Quand Onur est arrivé à Neufchâtel-en-Bray à l’âge de 15 ans, il y a eu comme un choc des civilisations. Il arrive tout droit de Mantes-la-Jolie, dans les Yvelines. “Je suis arrivé ici en cours d’année de ma seconde, en 2011. Dans ma classe, j’étais le seul typé “arabe” et il y avait une noire. Dans tout le lycée, on était quatre Turcs”, précise Onur, 19 ans aujourd’hui.
La mixité était tout aussi inconnue à Mantes-la-Jolie, mais de façon inversée. “J’ai toujours trouvé très bizarre qu’il n’y ait pas une majorité de Français dans ma classe et dans la ville.” Quand on lui fait remarquer que, comme lui, ils étaient certainement tout aussi Français, Onur précise : “Bien sûr, mais je veux dire les blancs“.
“Ça me faisait un peu mal, mais ça passe”
Ses deux parents sont originaires de Turquie et ont immigré en région parisienne. Onur est né en France et est arrivé dans la capitale brayonne lorsque “mon père a acheté son commerce”.
Les années passent et le jeune homme se dit “très bien ici, parce que la banlieue c’est jamais très accueillant. Les voitures brûlées, les raquettes, les agressions, j’ai connu”. A son arrivée, c’était une forme de violence : le racisme ou plus exactement la xénophobie de certains. “Ce n’était pas tous les jours, mais plusieurs fois on m’a dit : “Rentre dans ton pays” ou “Je vais voter Marine Le Pen pour te faire expulser”, alors que je suis pleinement Français. Ça me faisait un peu mal, mais ça passe”, confie Onur.

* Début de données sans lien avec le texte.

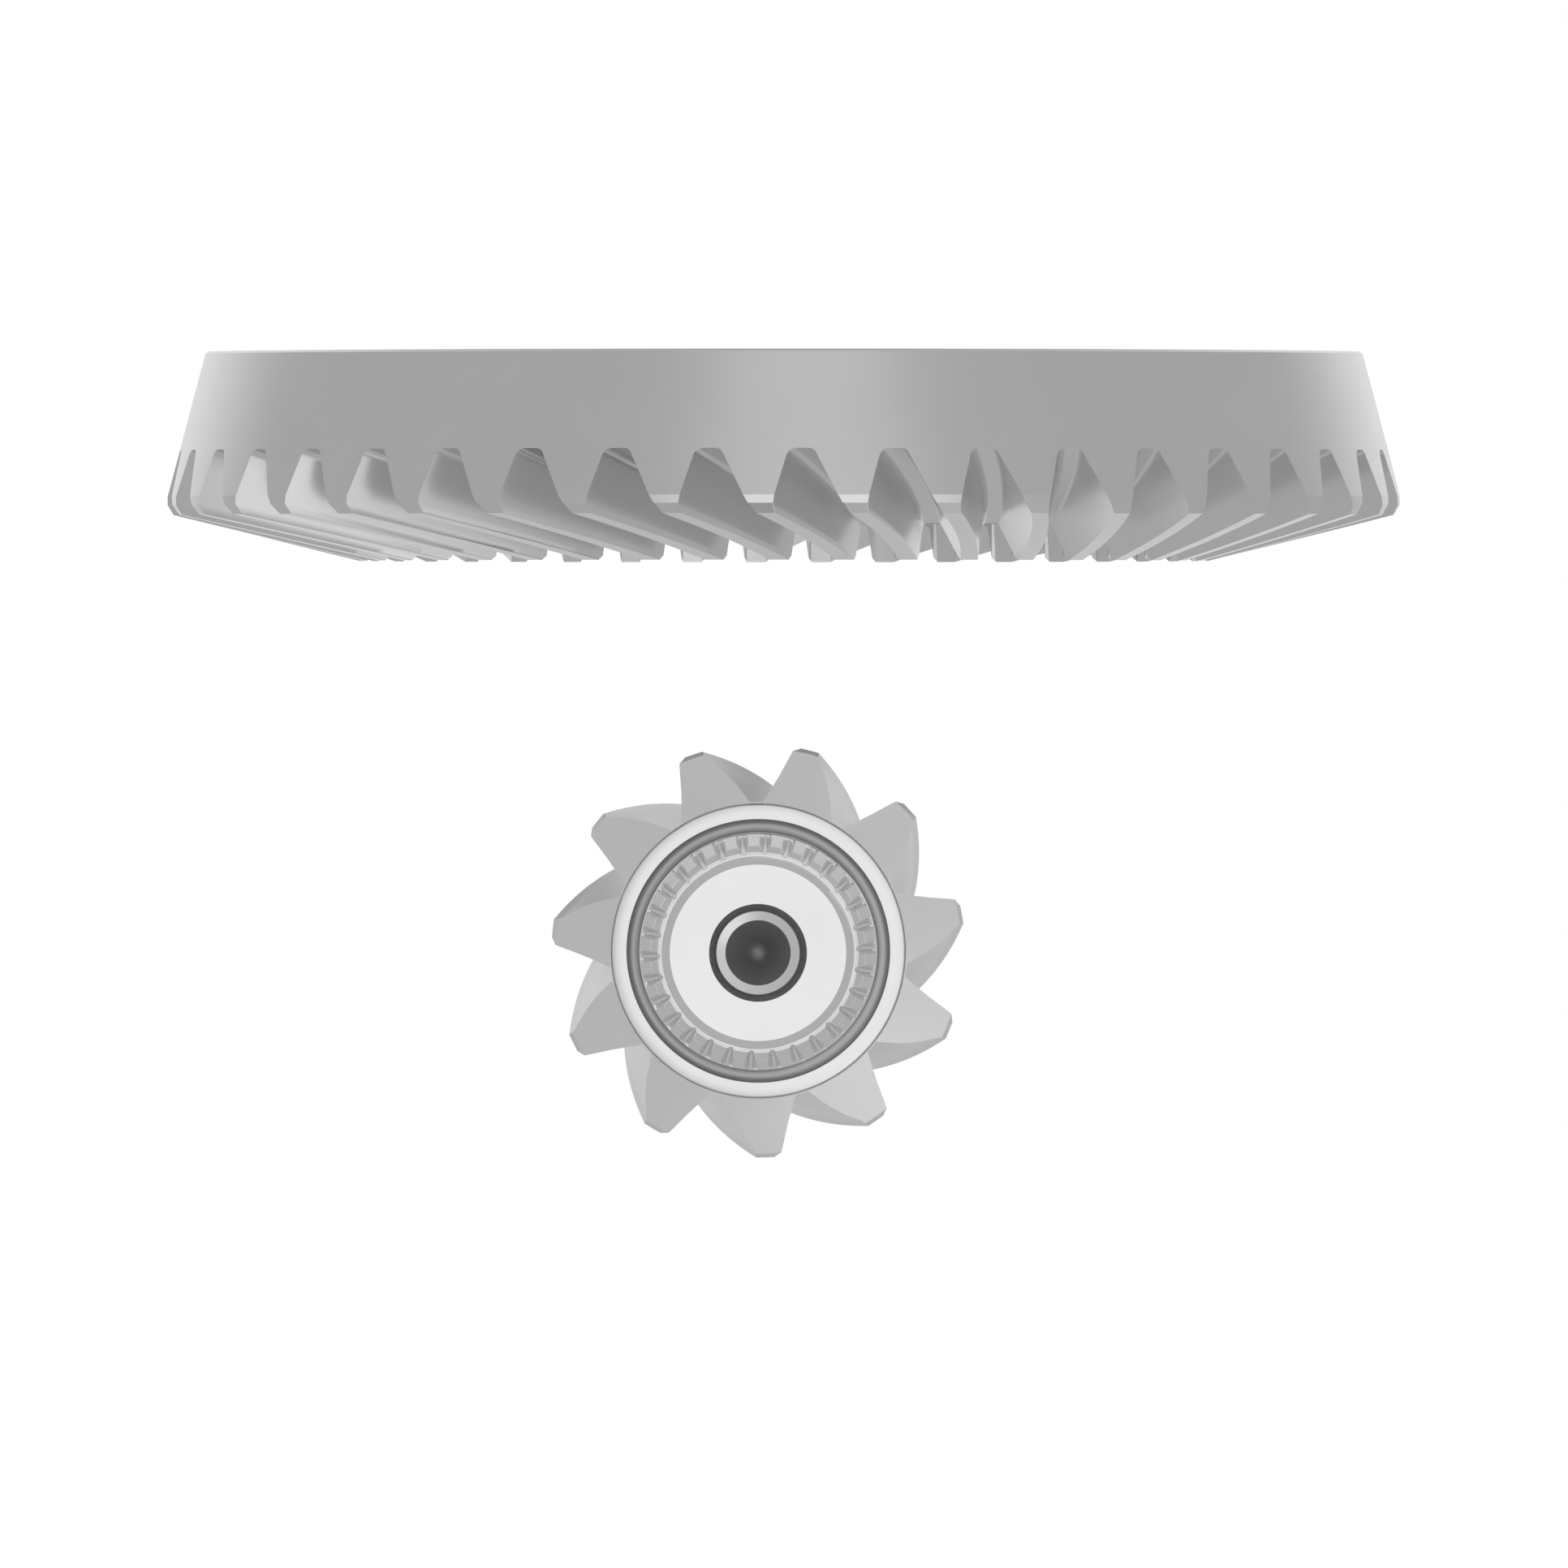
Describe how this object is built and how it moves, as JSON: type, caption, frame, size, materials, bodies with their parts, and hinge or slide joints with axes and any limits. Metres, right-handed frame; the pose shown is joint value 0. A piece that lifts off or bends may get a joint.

“Je pourrai aller à l’église pour me recueillir”
Son père ne prie “qu’occasionnellement dans les mosquées et je ne l’ai jamais vu prier chez moi. Maman s’y met depuis trois mois”. Lui, vient tout juste de se mettre à la pratique de l’islam. “J’ai commencé en janvier, parce que j’ai rencontré une personne qui m’a motivée.” Son parcours, son histoire, l’a amené à devenir pleinement musulman. Pas forcément évident de pratiquer sa religion en pays brayon où les disciples de Mahomet sont rares et les mosquées inexistantes. “Je préférerais avoir un lieu de culture, déjà parce qu’il y aurait un imam avec qui je pourrais discuter, apprendre. Je ne serai pas obligé de chercher des réponses sur internet”, regrette Onur. Mais l’absence de mosquée ne l’empêche pas de prier cinq fois par jour “et au pire, je pourrai aller à l’église pour me recueillir. C’est un lieu de culte aussi”, annonce sans hésitation le jeune Onur.
Charlie Hebdo
On ne peut pas discuter de son intimité cultuelle sans évoquer les attentats de Charlie Hebdo. Onur a senti les amalgames, même ici à Neufchâtel, entre musulmans et terroristes. “Je ne soutiens pas le travail de Charlie Hebdo, parce que j’ai l’impression qu’il insulte ma religion, mais les musulmans n’ont rien à voir avec les terroristes. Il y a des milliers de vidéos sur internet qui montrent que le Coran ne dit jamais de tuer. Je suis contre toute forme de violence”, argumente Onur, encore fragile dans l’apprentissage de sa religion, se référant plus souvent au web qu’aux livres, mais avec la soif d’apprendre et la sincérité de la jeunesse. Des références certainement liées à sa future formation : la programmation informatique. Onur se prépare à découvrir une autre France, à Nîmes. Il quittera le pays de Bray pour la rentrée de septembre.